Бывало, ловишь на слух летящий снаряд – твой, мимо? – разорвался, просвистели осколки, а ты вскочил живей живого, и жизни тебе прибавилось, и рад: ее обманул!
Всё время рядом с н е й, а верилось, что вся твоя жизнь впереди. С годами – иное.
Уже с мыслью о смерти связана главная мысль: как жизнь тобою прожита?
Он прожил ее достойно, без суеты, и в молодости, и в зрелые годы не питая надежды ни на какую броню.
ВОТ ОН УЖЕ ОТКРЫВАЕТ КАЛИТКУ…
Когда умирает известный, уважаемый человек, друзей у него обнаруживается значительно больше, чем было при жизни. Его теперь не спрашивают, кого захотел бы он числить в друзьях, кого не захотел бы. И появляются любопытные воспоминания. Вот читаю: «Передают, что у Ю. Трифонова неожиданно умерла жена. И что он от горя запил. История действительно не приведи господь. Ее звали Нила».
Ее звали Нина. Родители дома звали ее Неля. Она была ученицей знаменитой Барсовой, одно время пела на сцене Большого театра, и ее сценическая фамилия была Нелина, Нина Нелина. Она действительно умерла внезапно, но Трифонов не запивал, могу свидетельствовать.
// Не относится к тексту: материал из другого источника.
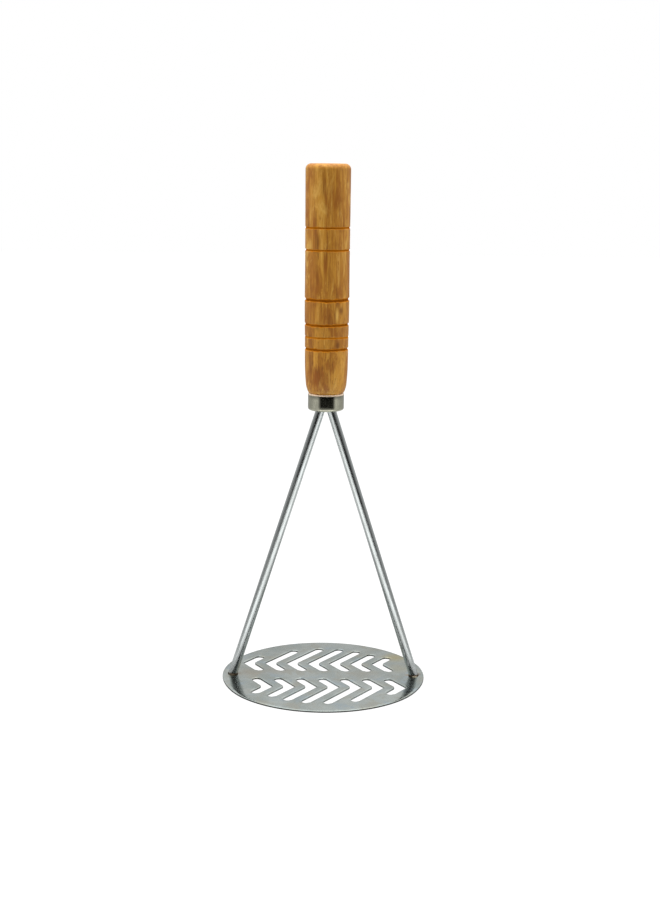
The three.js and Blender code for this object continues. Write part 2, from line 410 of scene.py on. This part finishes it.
def groove_at(x, y, z):
    """How deep the scored grooves are at a point of the grip, and how charred it is there."""
    cut, char = 0.0, 0.0
    for height, depth, half in GROOVES:
        off = z - height - 0.12 * wobble(x, y, 0, 0.09, height)
        if abs(off) > half + 1.2:
            continue
        ragged = 1 + 0.35 * wobble(x, y, z, 0.55, height)
        u = abs(off) / (half * ragged)
        if u < 1:
            cut = max(cut, depth * ragged * (1 - u**1.6))
        soot = 1 - smooth(0.2, 1.45 + 0.5 * wobble(x, y, z, 0.8, 3.0), u)
        char = max(char, soot * min(1.0, 0.55 + depth * 0.7))
    return cut, char


def make_grip():
    count = 200
    heights = []
    z = SHOULDER_Z
    while z < GRIP_TOP - TOP_EDGE:
        heights.append(z)
        near_groove = any(abs(z - g[0]) < g[2] + 0.35 for g in GROOVES)
        z += 0.1 if near_groove else 0.4
    butt_z, butt_radius = GRIP_OUTLINE[-1]
    shoulder_radius = GRIP_OUTLINE[0][1]
    profile = [(TENON_RADIUS - 0.5, TENON_BOTTOM), (TENON_RADIUS, TENON_BOTTOM + 0.5)]
    profile += [(TENON_RADIUS, SHOULDER_Z)]
    profile += [(shoulder_radius - 0.35, SHOULDER_Z), (shoulder_radius - 0.1, SHOULDER_Z + 0.08)]
    profile += [(hermite(GRIP_OUTLINE, h), h) for h in heights[1:]]
    flat = butt_radius - TOP_EDGE
    steps = 12
    for i in range(steps + 1):
        a = math.pi / 2 * i / steps
        profile.append((flat + TOP_EDGE * math.cos(a), butt_z + TOP_EDGE * math.sin(a)))
    profile += [(flat * f, GRIP_TOP) for f in (0.85, 0.65, 0.4, 0.15)]
    rings, chars = [], []
    for radius, z in profile:
        ring = []
        for j in range(count):
            c, s = math.cos(TAU * j / count), math.sin(TAU * j / count)
            x, y = radius * c, radius * s
            cut = char = 0.0
            if radius > TENON_RADIUS + 0.2:
                cut, char = groove_at(x, y, z)
                cut += 0.05 * wobble(x, y, z, 0.05) + 0.02 * wobble(x, y, z, 0.35, 5.0)
            lower = 0.06 * (1 + wobble(x, y, z, 0.25, 2.0)) if z >= GRIP_TOP - 0.01 else 0.0
            ring.append(((radius - cut) * c, (radius - cut) * s, z - lower))
            chars.append(char)
        rings.append(ring)
    # The bore for the tangs, from its mouth to its blind end
    mouth = BORE_MOUTH_HALF_LENGTH
    for half_length, z in (
        (mouth, TENON_BOTTOM),
        (mouth, BORE_MOUTH_TOP),
        (BORE[0], BORE_MOUTH_TOP + 1.0),
        (BORE[0], BORE_TOP),
    ):
        rings.insert(0, obround_ring(half_length, BORE[1], z, count))
        chars = [0.0] * count + chars
    points, faces = stack(rings)
    piece = add_object("grip_turned_wood", points, faces, wood(), ["handle_grip"], 50)
    paint(piece, "char", chars + [0.0, 0.0])


# Ferrule --------------------------------------------------------------------------------------------


SATIN = (0.50, 0.495, 0.395)
SATIN_DARK = tuple(c * 0.8 for c in SATIN)
# the rolled rim's colour: a painted warm reflection of the wood above it, on a worn, duller edge
RIM_PAINTED_WARM_REFLECTION = (0.80, 0.62, 0.46)


def satin_steel():
    t = Tree("ferrule_steel_satin")
    lines = t.cloud((0.25, 0.25, 2.2), 3, 0.6)
    clouds = t.cloud((0.16, 0.16, 0.16), 3, 0.55, offset=(3, 8, 1))
    scratch = t.cloud((2.4, 2.4, 2.4), 2, 0.5, offset=(9, 2, 6))
    shade = t.blend(t.span(clouds, 0.35, 0.68), SATIN, SATIN_DARK)
    shade = t.blend(t.span(lines, 0.45, 0.75, 0.0, 0.35), shade, SATIN_DARK)
    # the rim mask paints the warm reflection of the wood onto the rolled lip, and makes the worn edge less
    # metallic
    rim = t.painted("rim")
    shade = t.blend(rim, shade, RIM_PAINTED_WARM_REFLECTION)
    t.set(Base_Color=shade, Metallic=t.span(rim, 0.0, 1.0, 1.0, 0.3))
    mix = t.math("ADD", t.math("MULTIPLY", lines, 0.6), t.math("MULTIPLY", clouds, 0.4))
    t.set(Roughness=t.span(mix, 0.3, 0.7, 0.085, 0.125))
    t.set(Normal=t.bump(t.math("ADD", t.math("MULTIPLY", scratch, 0.3), lines), 0.004, 0.25))
    return t.material


def make_ferrule():
    count = 160
    inner = FERRULE_RADIUS - FERRULE_WALL
    corner_z = FERRULE_BOTTOM + FERRULE_CORNER
    inner_corner = FERRULE_CORNER - FERRULE_WALL
    floor_top = FERRULE_BOTTOM + FERRULE_WALL
    lip_in, lip_down = 0.42, 0.9
    rings = [
        obround_ring(FLOOR_SLOT[0], FLOOR_SLOT[1], FERRULE_BOTTOM + 0.12, count),
        obround_ring(FLOOR_SLOT[0] + 0.12, FLOOR_SLOT[1] + 0.12, FERRULE_BOTTOM, count),
        obround_ring(FLOOR_SLOT[0] + 0.4, FLOOR_SLOT[1] + 0.6, FERRULE_BOTTOM, count),
    ]
    steps = 8
    for i in range(steps + 1):
        a = -math.pi / 2 + math.pi / 2 * i / steps
        radius = FERRULE_RADIUS - FERRULE_CORNER + FERRULE_CORNER * math.cos(a)
        rings.append(round_ring(radius, corner_z + FERRULE_CORNER * math.sin(a), count))
    for part in (0.25, 0.5, 0.75):
        z = corner_z + (FERRULE_TOP - lip_down - corner_z) * part
        ring = []
        for x, y, _ in round_ring(FERRULE_RADIUS, z, count):
            dent = 1 - 0.004 * max(0.0, wobble(x, y, z, 0.2, 1.5))
            ring.append((x * dent, y * dent, z))
        rings.append(ring)
    for i in range(5):
        a = math.pi / 2 * i / 4
        radius = FERRULE_RADIUS - lip_in * (1 - math.cos(a))
        rings.append(round_ring(radius, FERRULE_TOP - lip_down * (1 - math.sin(a)), count))
    rings.append(round_ring(inner, FERRULE_TOP, count))
    for i in range(5):
        a = math.pi / 2 * i / 4
        radius = inner - inner_corner * (1 - math.cos(a))
        rings.append(round_ring(radius, corner_z - inner_corner * math.sin(a), count))
    rings.append(obround_ring(FLOOR_SLOT[0], FLOOR_SLOT[1], floor_top, count))
    points, faces = stack(rings, loop=True)
    piece = add_object("ferrule_drawn_cup", points, faces, satin_steel(), ["ferrule"])
    # the rim mask marks the rolled lip, where the warm reflection of the wood is painted
    paint(piece, "rim", [smooth(FERRULE_TOP - lip_down, FERRULE_TOP - 0.5, p[2]) for p in points])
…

Однако читаю дальше: «Как рассказывал мне потом Лев Гинзбург, она, приехав в Трускавец, на другой день к вечеру позвонила Юре, пожаловалась на плохое самочувствие. А утром он получил телеграмму, в которой администрация гостиницы сообщала, что Нила скончалась».
Поехала она отдыхать не в Трускавец, на Украину, а в Друскининкай, в Прибалтику, в Литву. Жила она не в гостинице, а в частном доме сняла комнату на втором этаже, так что «администрация гостиницы» ничего сообщить Юре из Трускавца не могла.
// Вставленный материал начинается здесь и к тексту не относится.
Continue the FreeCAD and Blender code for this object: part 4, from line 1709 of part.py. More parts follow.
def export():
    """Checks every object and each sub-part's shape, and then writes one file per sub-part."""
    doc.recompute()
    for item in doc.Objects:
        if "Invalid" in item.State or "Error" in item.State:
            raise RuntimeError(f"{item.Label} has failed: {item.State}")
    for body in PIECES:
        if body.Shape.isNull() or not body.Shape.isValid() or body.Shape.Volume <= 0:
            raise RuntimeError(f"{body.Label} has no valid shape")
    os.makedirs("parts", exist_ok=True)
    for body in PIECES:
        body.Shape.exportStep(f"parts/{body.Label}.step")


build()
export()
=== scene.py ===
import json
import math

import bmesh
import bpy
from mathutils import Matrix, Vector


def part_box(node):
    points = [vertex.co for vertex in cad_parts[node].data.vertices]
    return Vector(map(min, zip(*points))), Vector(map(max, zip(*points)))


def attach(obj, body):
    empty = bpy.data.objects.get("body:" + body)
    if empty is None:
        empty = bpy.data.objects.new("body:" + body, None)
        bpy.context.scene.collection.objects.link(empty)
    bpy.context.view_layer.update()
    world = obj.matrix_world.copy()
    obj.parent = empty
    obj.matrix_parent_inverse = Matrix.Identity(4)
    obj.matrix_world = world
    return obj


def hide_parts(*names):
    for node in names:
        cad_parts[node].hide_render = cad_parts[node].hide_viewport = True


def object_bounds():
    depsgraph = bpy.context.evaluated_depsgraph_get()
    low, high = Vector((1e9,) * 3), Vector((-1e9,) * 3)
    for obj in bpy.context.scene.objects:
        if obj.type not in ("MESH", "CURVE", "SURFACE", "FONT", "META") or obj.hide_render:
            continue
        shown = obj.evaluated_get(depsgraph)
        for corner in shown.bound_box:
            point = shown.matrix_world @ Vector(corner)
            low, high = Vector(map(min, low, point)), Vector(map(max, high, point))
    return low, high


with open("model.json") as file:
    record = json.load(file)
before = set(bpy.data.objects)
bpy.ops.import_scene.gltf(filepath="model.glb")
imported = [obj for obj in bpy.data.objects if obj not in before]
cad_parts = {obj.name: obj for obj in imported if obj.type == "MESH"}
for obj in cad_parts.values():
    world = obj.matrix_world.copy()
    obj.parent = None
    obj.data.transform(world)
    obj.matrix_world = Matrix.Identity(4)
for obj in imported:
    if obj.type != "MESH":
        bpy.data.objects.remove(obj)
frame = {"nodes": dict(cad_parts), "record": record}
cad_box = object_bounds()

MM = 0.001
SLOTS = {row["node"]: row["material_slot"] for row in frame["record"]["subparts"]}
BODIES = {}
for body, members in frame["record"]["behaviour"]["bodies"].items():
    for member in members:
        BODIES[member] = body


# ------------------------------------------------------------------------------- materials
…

«В Трускавец друзья одного его не пустили. С ним отправились Винокуров и Гинзбург. Обратно с гробом они ехали на грузовике».
Не помню, кто ездил в Друскининкай за Ниной, но одним из тех, кто сопровождал гроб, был хозяин дома, в котором она останавливалась. А встречать гроб с телом мы ездили вместе с Юрой Трифоновым за Москву и долго ждали у мотеля.
Полжизни тому назад мы с Юрой учились в Литературном институте. Он был на два года моложе меня, но на курс старше: я поступал в институт, возвратясь в фронта, демобилизовавшись. Не могу сказать, что в институтскую пору мы дружили, по складу характера мы люди довольно разные, но многое сближало. И когда Юра получил Сталинскую премию за повесть «Студенты», я почему-то решил, что непременно буду приглашен на празднование, пошел на почту, дал телеграмму, и была там фраза: «С утра чешется нос». По примете нос чешется к выпивке, намек понятен. Но телеграфистка занервничала – время было суровое, еще жив был Сталин, – заподозрила что-то похожее на шифр, сказала, что такую телеграмму передавать не будет, я настаивал, она с текстом в руке ходила советоваться к начальству, и все это на глазах очереди к окошку, а очереди у нас нетерпеливы. В конце концов она посчитала слова, назвала сумму, и тут, после всего, выяснилось, что у меня еще и не хватает сколько-то копеек. И я со стыдом бегал за этими деньгами…
Стыдные мелочи почему-то особенно запоминаются. Будучи уже известным писателем, книги его к тому времени издавались во многих странах, рассказывал мне Юра, хмурясь, чтобы не улыбаться, но и на отдалении лет все еще чувствуя себя уязвленным, как он первокурсником читал свой рассказ в актовом зале. Было это обставлено торжественно: зал, полный студентов, президиум, в президиуме – ректор, Гладков, классик первых советских десятилетий. Почему-то Юра решил, что по дороге к трибуне ему полагается пожать президиуму руки, он это проделал на глазах всего зала, по очереди пожал всем руки, Гладкову в том числе, как бы предвосхищая свой триумф. А был разгром. И яростней всех громил его рассказ Гладков, уже в ту пору похожий на бабушку: седые волосы – на уши, лицо круглое, с припухлыми дряблыми щеками, круглый нос, круглые очки, а в них – увеличенные стеклами, свирепые бесцветные глаза. Этого своего маленького позора – «главное, всем руки пожимал!» – Юра забыть не мог.